The approval ratings are in for Minnesota junior Senator Amy Klobuchar, after only a few weeks on the job in Washington, D.C. The latest SurveyUSA poll finds 56 percent of Minnesotans approve of her job performance in the U.S. Senate, with 30 percent disapproving, and 14 percent having no opinion.
This is an unusually high approval rating for a new Minnesota Senator. One month after Norm Coleman took office in 2003 he had won over just 46 percent of Minnesotans (MN Poll, February 2003). Mark Dayton likewise only had a 41 percent approval rating some three months after he was elected (MN Poll, April 2003).
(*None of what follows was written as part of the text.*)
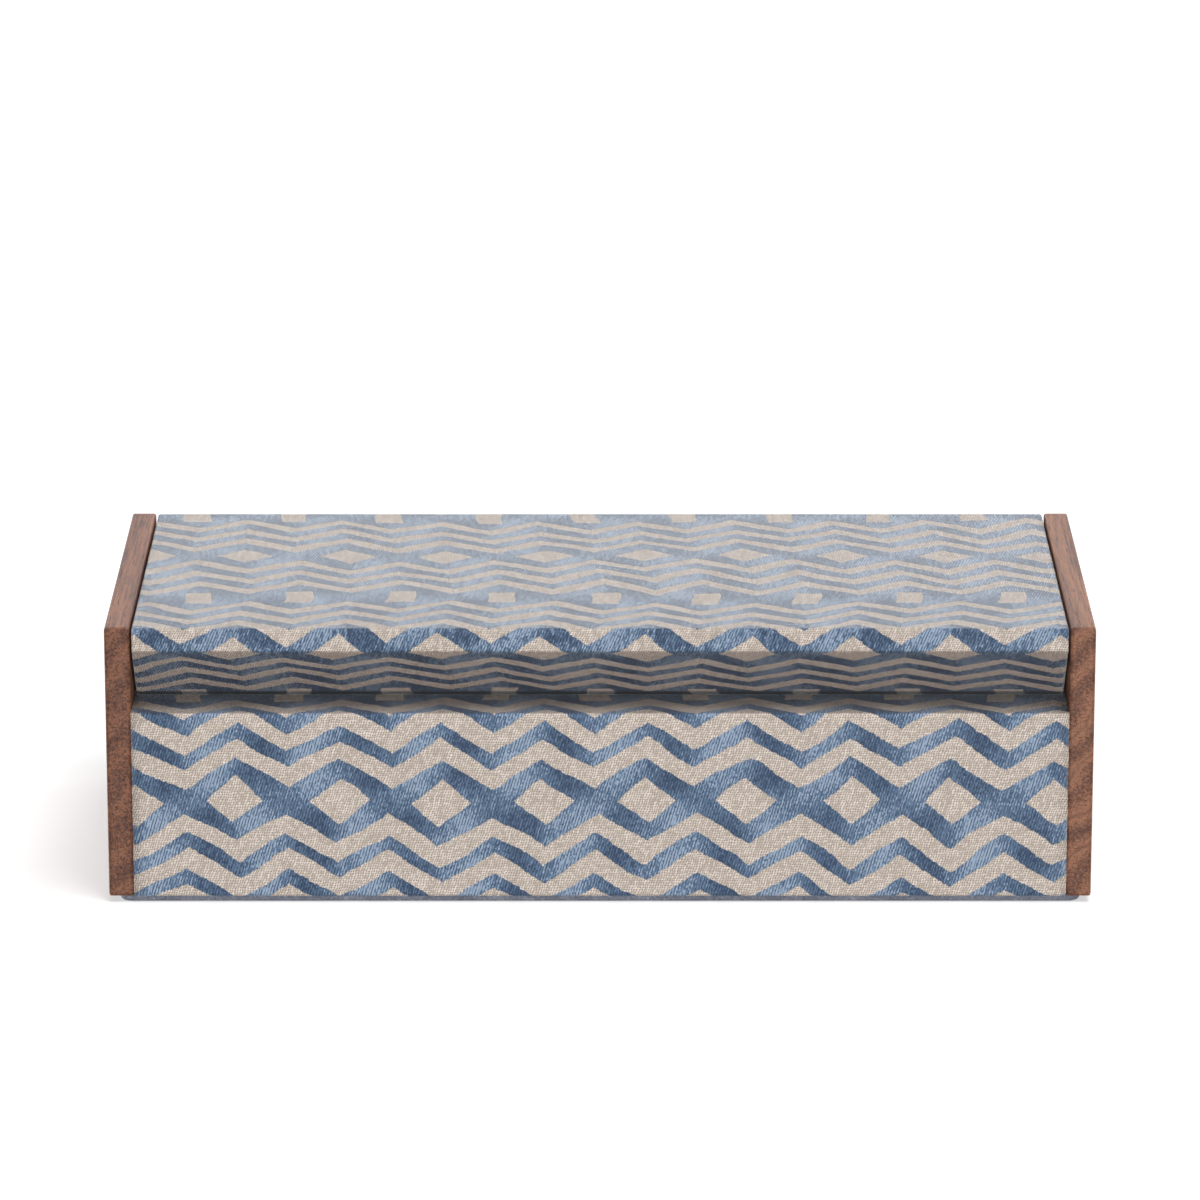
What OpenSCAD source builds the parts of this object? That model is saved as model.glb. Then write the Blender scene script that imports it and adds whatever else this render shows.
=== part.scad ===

But Klobuchar’s negative job rating (30 percent) is also much higher than that of Coleman (11 percent) and Dayton (12 percent) early in their respective terms.
Therefore, what is most surprising about Klobuchar is the relatively low number of Minnesotans who have yet to form an opinion about her so early in her first term. Frequently it takes several months to a year for a fair portion of the senator’s statewide constituency to form an opinion about that senator’s job performance. Perhaps Klobuchar’s high profile race with (and domination of) Mark Kennedy in last fall’s campaign solidified her supporters—as well as detractors—much quicker than normal.
Note: While it is always dangerous to compare data across different pollsters (in this case SurveyUSA vs. the Minnesota Poll), in the case of this particular issue—job approval—the question wording is the same in both polls (although the methods are not: SurveyUSA uses computer-based polling; the Minnesota Poll employs human interviews).
Still, as a point of comparison, Klobuchar has a notably higher approval rating than the three other freshman Senators examined by SurveyUSA: Virginia’s Jim Webb (42 percent), Ohio’s Sherrod Brown (47 percent), and Missouri’s Claire McCaskill (50 percent).